Search the listing below for the string "piece" and copy every line where it occurs.
* START Data shown *
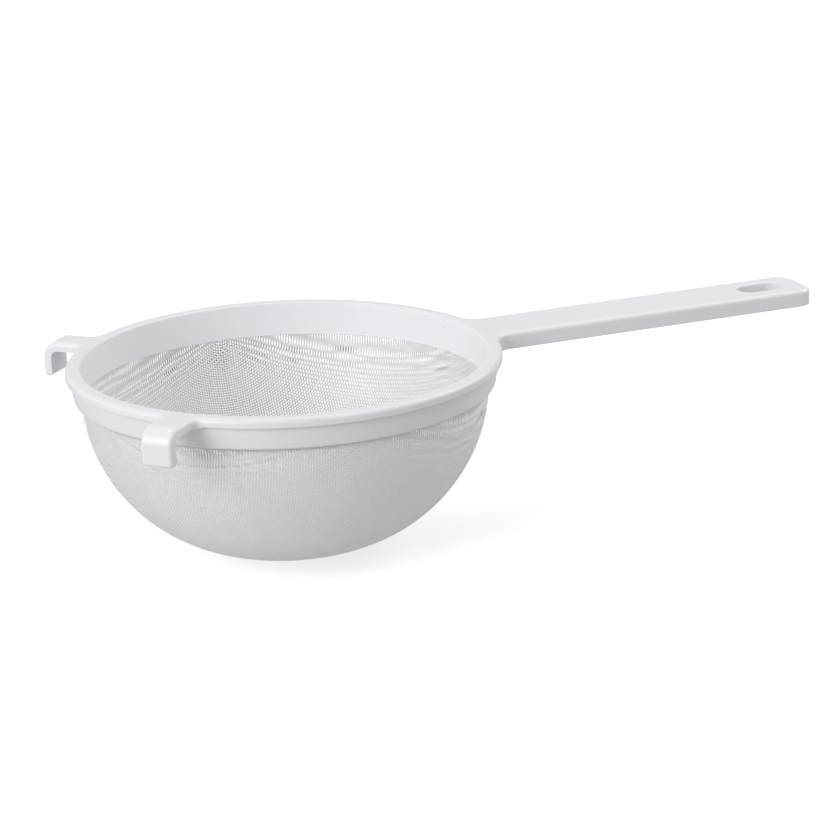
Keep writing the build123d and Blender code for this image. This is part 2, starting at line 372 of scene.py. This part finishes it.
# %% Tree for the threads of one family, in one sector of the bowl
def thread_family_tree():
    """Threads in planes across X, turned about Z; only the part between two directions is kept."""
    tree = bpy.data.node_groups.new("thread_family", "GeometryNodeTree")
    group_input(tree, "Form", "Geometry")
    group_input(tree, "Threads", "Int", 10)
    for name in ("Spacing", "Width", "Thickness", "Step", "Turn", "From angle", "To angle"):
        group_input(tree, name, "Float", 1.0)
    tree.interface.new_socket(name="Geometry", in_out="OUTPUT", socket_type="NodeSocketGeometry")
    given = tree.nodes.new("NodeGroupInput").outputs
    number = {name: Number(tree, given[name]) for name in given.keys() if name}

    # Straight lines of points, one for each thread
    starts = add_node(tree, "GeometryNodeMeshLine", Count=given["Threads"])
    line = add_node(tree, "GeometryNodeMeshLine", Count=FAN_POINTS)
    copies = add_node(
        tree,
        "GeometryNodeInstanceOnPoints",
        Points=starts.outputs["Mesh"],
        Instance=line.outputs["Mesh"],
    )
    lines = add_node(tree, "GeometryNodeRealizeInstances", Geometry=copies.outputs["Instances"])
    index = Number(tree, tree.nodes.new("GeometryNodeInputIndex").outputs[0])
    thread = (index / FAN_POINTS).math("FLOOR")
    fan = (index - thread * FAN_POINTS) / (FAN_POINTS - 1)

    # Each thread's plane, and rays from its point at the mouth
    run = (thread - (number["Threads"] - 1) / 2) * number["Spacing"]
    plane = plane_distance(run.math("ABSOLUTE")) * run.math("SIGN")
    angle = (fan - 0.5) * pi
    mouth = add_node(tree, "ShaderNodeCombineXYZ", X=plane, Z=CLOTH_TOP_Z - BELOW_EDGE)
    ray = add_node(
        tree, "ShaderNodeCombineXYZ", Y=angle.math("SINE"), Z=angle.math("COSINE") * -1.0
    )
    meet = add_node(
        tree,
        "GeometryNodeRaycast",
        Target_Geometry=given["Form"],
        Source_Position=mouth.outputs[0],
        Ray_Direction=ray.outputs[0],
        Ray_Length=1.0,
    )
    placed = add_node(
        tree,
        "GeometryNodeSetPosition",
        Geometry=lines.outputs["Geometry"],
        Position=meet.outputs["Hit Position"],
    )

    # Values that each point keeps while its thread is cut and turned
    kept = placed.outputs["Geometry"]
    held = {}
    for name, value, kind in (
        ("normal", meet.outputs["Hit Normal"], "FLOAT_VECTOR"),
        ("found", meet.outputs["Is Hit"], "FLOAT"),
        ("own", run / number["Spacing"], "FLOAT"),
    ):
        store = tree.nodes.new("GeometryNodeStoreNamedAttribute")
        store.data_type = kind
        store.domain = "POINT"
        plug(tree, kept, store.inputs["Geometry"])
        plug(tree, name, store.inputs["Name"])
        plug(tree, value, store.inputs["Value"])
        kept = store.outputs["Geometry"]
        read = tree.nodes.new("GeometryNodeInputNamedAttribute")
        read.data_type = kind
        plug(tree, name, read.inputs["Name"])
        held[name] = read.outputs["Attribute"]

    # Keep the edges that lie on the form and, after the turn, between the two directions
    position = tree.nodes.new("GeometryNodeInputPosition").outputs[0]
    turned = add_node(
        tree,
        "ShaderNodeVectorRotate",
        {"rotation_type": "Z_AXIS"},
        Vector=position,
        Angle=number["Turn"],
    )
    where = add_node(tree, "ShaderNodeSeparateXYZ", Vector=turned.outputs[0])
    x = Number(tree, where.outputs["X"])
    y = Number(tree, where.outputs["Y"])
    start = number["From angle"]
    end = number["To angle"]
    off_form = Number(tree, held["found"]) < 0.99
    before = y * start.math("COSINE") - x * start.math("SINE") < 0.0
    after = x * end.math("SINE") - y * end.math("COSINE") < 0.0
    cut = add_node(
        tree,
        "GeometryNodeDeleteGeometry",
        {"domain": "EDGE", "mode": "EDGE_FACE"},
        Geometry=kept,
        Selection=off_form + before + after,
    )
    curves = add_node(tree, "GeometryNodeMeshToCurve", Mesh=cut.outputs["Geometry"])
    even = tree.nodes.new("GeometryNodeResampleCurve")
    even.mode = "LENGTH"
    plug(tree, curves.outputs["Curve"], even.inputs["Curve"])
    plug(tree, number["Step"], even.inputs["Length"])

    # Over and under: a wave along the normal, flat where the band clamps the cloth
    spot = add_node(tree, "ShaderNodeSeparateXYZ", Vector=position)
    across = Number(tree, spot.outputs["Y"])
    crossing = run_of(across.math("ABSOLUTE")) * across.math("SIGN") / number["Spacing"] - 0.5
    own = Number(tree, held["own"]) - 0.5
    wave = (crossing * pi).math("COSINE") * (own * pi).math("COSINE")
    free = add_node(
        tree,
        "ShaderNodeMapRange",
        {"clamp": True},
        Value=spot.outputs["Z"],
        From_Min=BAND_FOOT_Z,
        From_Max=BAND_FOOT_Z - CRIMP_FADE,
    )
    push = wave * number["Thickness"] / 2 * Number(tree, free.outputs[0])
    along = add_node(
        tree, "ShaderNodeVectorMath", {"operation": "SCALE"}, Vector=held["normal"], Scale=push
    )
    woven = add_node(
        tree, "GeometryNodeSetPosition", Geometry=even.outputs["Curve"], Offset=along.outputs[0]
    )

    # Thread with a flat, sharp-cornered section that lies on the cloth, turned into place
    laid = add_node(
        tree,
        "GeometryNodeSetCurveNormal",
        {"mode": "FREE"},
        Curve=woven.outputs["Geometry"],
        Normal=held["normal"],
    )
    outline = add_node(
        tree,
        "GeometryNodeCurvePrimitiveQuadrilateral",
        Width=number["Thickness"],
        Height=number["Width"],
    )
    section = add_node(
        tree,
        "GeometryNodeCurveSplineType",
        {"spline_type": "BEZIER"},
        Curve=outline.outputs["Curve"],
    )
    thick = add_node(
        tree,
        "GeometryNodeCurveToMesh",
        Curve=laid.outputs["Curve"],
        Profile_Curve=section.outputs["Curve"],
        Fill_Caps=True,
    )
    angle_z = add_node(tree, "ShaderNodeCombineXYZ", Z=number["Turn"])
    final = add_node(
        tree, "GeometryNodeTransform", Geometry=thick.outputs["Mesh"], Rotation=angle_z.outputs[0]
    )
    result = tree.nodes.new("NodeGroupOutput")
    plug(tree, final.outputs["Geometry"], result.inputs["Geometry"])
    return tree


# %% [markdown]
# ## Sizes of the weave
#
# The real cloth is a plain weave of nylon monofilament, formed hot, and it may well be finer than
# this one. A finer net takes many more faces, so this is a stand-in: threads 1.2 mm apart that are
# flat and wide, which leaves small holes. Inside the bowl its holes still show more than real ones.
# A thread bends over and under its neighbours, by half its own thickness each way. The net has about
# ninety metres of thread, too much for one mesh, so it is woven in twelve sectors like slices of a
# cake, whose threads meet end to end.

# %% Choose the weave
SPACING = 0.0012
THREAD_W = 0.00080
THREAD_T = 0.00014
STEP = 0.00050
SECTORS = 12
THREADS = 2 * int(RUN_TOP / SPACING)
print(THREADS, "threads each way")


# %% Tree for one sector of the cloth
def sector_tree(family):
    """Both thread families in one sector of the bowl, joined, with their material."""
    tree = bpy.data.node_groups.new("woven_sector", "GeometryNodeTree")
    names = {"Form": group_input(tree, "Form", "Geometry")}
    names["Threads"] = group_input(tree, "Threads", "Int", THREADS)
    for name, value in (
        ("Spacing", SPACING),
        ("Width", THREAD_W),
        ("Thickness", THREAD_T),
        ("Step", STEP),
        ("From angle", 0.0),
        ("To angle", 2 * pi / SECTORS),
    ):
        names[name] = group_input(tree, name, "Float", value)
    names["Material"] = group_input(tree, "Material", "Material")
    tree.interface.new_socket(name="Geometry", in_out="OUTPUT", socket_type="NodeSocketGeometry")
    given = tree.nodes.new("NodeGroupInput").outputs
    both = tree.nodes.new("GeometryNodeJoinGeometry")
    for turn in (0.0, pi / 2):
        one = tree.nodes.new("GeometryNodeGroup")
        one.node_tree = family
        for socket in one.inputs:
            plug(tree, turn if socket.name == "Turn" else given[socket.name], socket)
        tree.links.new(one.outputs["Geometry"], both.inputs["Geometry"])
    smooth = add_node(tree, "GeometryNodeSetShadeSmooth", Geometry=both.outputs["Geometry"])
    solid = add_node(tree, "GeometryNodeRealizeInstances", Geometry=smooth.outputs["Geometry"])
    painted = add_node(
        tree, "GeometryNodeSetMaterial", Geometry=solid.outputs["Geometry"], Material=given["Material"]
    )
    result = tree.nodes.new("NodeGroupOutput")
    plug(tree, painted.outputs["Geometry"], result.inputs["Geometry"])
    return tree, names


# %% [markdown]
# ## Nylon thread
#
# White nylon monofilament is milky: light enters it and comes out again nearby, which is why the
# cloth looks soft and grey-white rather than hard. Patches of it are a touch cleaner or duller than
# others, and drawing the thread through its die leaves very fine marks.

# %% Make the nylon
NYLON_DULL = (0.90, 0.893, 0.902, 1)
NYLON_CLEAN = (0.95, 0.943, 0.952, 1)
PATCH_SCALE = 45
PATCH_ROUGHNESS = 0.15
LEAST_ROUGHNESS = 0.34
MARK_SCALE = 5000
MARK_HEIGHT = 0.000004


def nylon_material():
    """Milky white nylon, with slow patches and very fine marks."""
    material, tree, shader, place = new_material("nylon_mesh")
    patches = noise(tree, place, PATCH_SCALE, detail=3)
    marks = noise(tree, place, MARK_SCALE, detail=1)
    add_bump(tree, shader, marks * MARK_HEIGHT)
    plug(tree, blend_colours(tree, patches, NYLON_DULL, NYLON_CLEAN), shader.inputs["Base Color"])
    plug(tree, patches * PATCH_ROUGHNESS + LEAST_ROUGHNESS, shader.inputs["Roughness"])
    shader.inputs["IOR"].default_value = 1.53
    shader.inputs["Subsurface Weight"].default_value = 0.85
    shader.inputs["Subsurface Radius"].default_value = (1.0, 1.0, 1.0)
    shader.inputs["Subsurface Scale"].default_value = 0.0008
    return material


# %% Weave the sectors
def weave_sector(number, tree, names, material):
    """Runs the tree on the form and returns one sector's threads as a plain mesh object."""
    name = f"cloth_{number + 1:02d}"
    worker = bpy.data.objects.new(name + "_work", cloth_form)
    bpy.context.scene.collection.objects.link(worker)
    modifier = worker.modifiers.new("weave", "NODES")
    modifier.node_group = tree
    modifier[names["From angle"]] = 2 * pi * number / SECTORS
    modifier[names["To angle"]] = 2 * pi * (number + 1) / SECTORS
    modifier[names["Material"]] = material
    seen = worker.evaluated_get(bpy.context.evaluated_depsgraph_get())
    mesh = bpy.data.meshes.new_from_object(seen)
    mesh.name = name
    for spare in [a.name for a in mesh.attributes if a.name in ("normal", "found", "own")]:
        mesh.attributes.remove(mesh.attributes[spare])
    bpy.data.objects.remove(worker)
    piece = bpy.data.objects.new(name, mesh)
    bpy.context.scene.collection.objects.link(piece)
    return piece


nylon = nylon_material()
sector, input_names = sector_tree(thread_family_tree())
cloth = [weave_sector(number, sector, input_names, nylon) for number in range(SECTORS)]
counts = [sum(len(face.vertices) - 2 for face in piece.data.polygons) for piece in cloth]
print("triangles: most in a sector", max(counts), "all", sum(counts))

# %% [markdown]
# ## The cloth in place of the CAD shell
#
# The sectors stand for the CAD shell, which is hidden, and each hangs from the root body. Each is
# a slice of one sheet that was stretched over a die. Laid flat, a slice is as long as the section's
# run, and as wide as the chord of a twelfth of a circle. Nylon thread keeps its length, so all threads
# of one family, side by side at their spacing, are the flat cloth; the total length of thread is
# printed.


def thread_length(piece):
    """Length of all threads of a piece: their surface's area over the line round one thread."""
    outline = 2 * (THREAD_W + THREAD_T)
    return sum(face.area for face in piece.data.polygons) / outline


for piece in cloth:
    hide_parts("mesh_bowl")
    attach(piece, "root")
print("thread in the whole cloth:", round(sum(map(thread_length, cloth)), 1), "m")

# %% [markdown]
# ## Floor and light
#
# The sieve stands on its bowl in a white studio. The floor is a pale sweep without a visible
# corner. A big soft light from the left gives the rim and the hooks their bright edges. Weaker ones
# above and on the right light the handle's top and the inside of the cloth, and the white
# surroundings fill everything else.

# %% Build the studio
FLOOR_Z = low.z
FLOOR_DULL = (0.86, 0.86, 0.86, 1)
FLOOR_CLEAN = (0.88, 0.88, 0.88, 1)
FLOOR_GLOW = 0.36


def pale_floor():
    """A floor that bends up into a wall far behind the sieve."""
    bend_r = 1.2
    back_y = 1.6
    half_width = 5.0
    front_y = -2.5
    wall_top = 4.0
    steps = 16
    outline = [(front_y, 0.0), (back_y, 0.0)]
    outline += [
        (back_y + bend_r * sin(pi / 2 * i / steps), bend_r * (1 - cos(pi / 2 * i / steps)))
        for i in range(1, steps + 1)
    ]
    outline.append((back_y + bend_r, wall_top))
    verts = [(x, y, FLOOR_Z + z) for x in (-half_width, half_width) for y, z in outline]
    count = len(outline)
    faces = [(i, i + count, i + count + 1, i + 1) for i in range(count - 1)]
    mesh = bpy.data.meshes.new("floor")
    mesh.from_pydata(verts, [], faces)
    for face in mesh.polygons:
        face.use_smooth = True
    floor = bpy.data.objects.new("floor", mesh)
    bpy.context.scene.collection.objects.link(floor)
    material, tree, shader, place = new_material("floor_white")
    cloudy = noise(tree, place, 3, detail=2)
    plug(tree, blend_colours(tree, cloudy, FLOOR_DULL, FLOOR_CLEAN), shader.inputs["Base Color"])
    shader.inputs["Roughness"].default_value = 0.9
    shader.inputs["Specular IOR Level"].default_value = 0.1
    shader.inputs["Emission Color"].default_value = (1, 1, 1, 1)
    shader.inputs["Emission Strength"].default_value = FLOOR_GLOW
    floor.data.materials.append(material)
    floor.visible_diffuse = False
    floor.visible_glossy = False


def soft_light(name, place, target, size, power):
    """A square softbox aimed at a point."""
    data = bpy.data.lights.new(name, "AREA")
    data.shape = "SQUARE"
    data.size = size
    data.energy = power
    lamp = bpy.data.objects.new(name, data)
    bpy.context.scene.collection.objects.link(lamp)
    lamp.matrix_world = aimed(Vector(place), Vector(target))


def white_surroundings(strength):
    """Even white light from everywhere."""
    world = bpy.data.worlds.new("studio")
    world.use_nodes = True
    back = world.node_tree.nodes["Background"]
    back.inputs["Color"].default_value = (1, 1, 1, 1)
    back.inputs["Strength"].default_value = strength
    bpy.context.scene.world = world


pale_floor()
white_surroundings(strength=0.55)
soft_light("key_left", place=(-1.6, -0.7, 0.7), target=(0, 0, -0.02), size=1.0, power=19)
soft_light("top", place=(0.2, 0.3, 1.6), target=(0.05, 0, 0), size=1.4, power=5.5)
soft_light("right", place=(1.3, 0.2, 0.9), target=(0, 0, -0.03), size=1.0, power=8)
bpy.context.scene.view_settings.view_transform = "Standard"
* END Data shown *
Solution for this exercise:
    piece = bpy.data.objects.new(name, mesh)
    bpy.context.scene.collection.objects.link(piece)
    return piece
counts = [sum(len(face.vertices) - 2 for face in piece.data.polygons) for piece in cloth]
def thread_length(piece):
    """Length of all threads of a piece: their surface's area over the line round one thread."""
    return sum(face.area for face in piece.data.polygons) / outline
for piece in cloth:
    attach(piece, "root")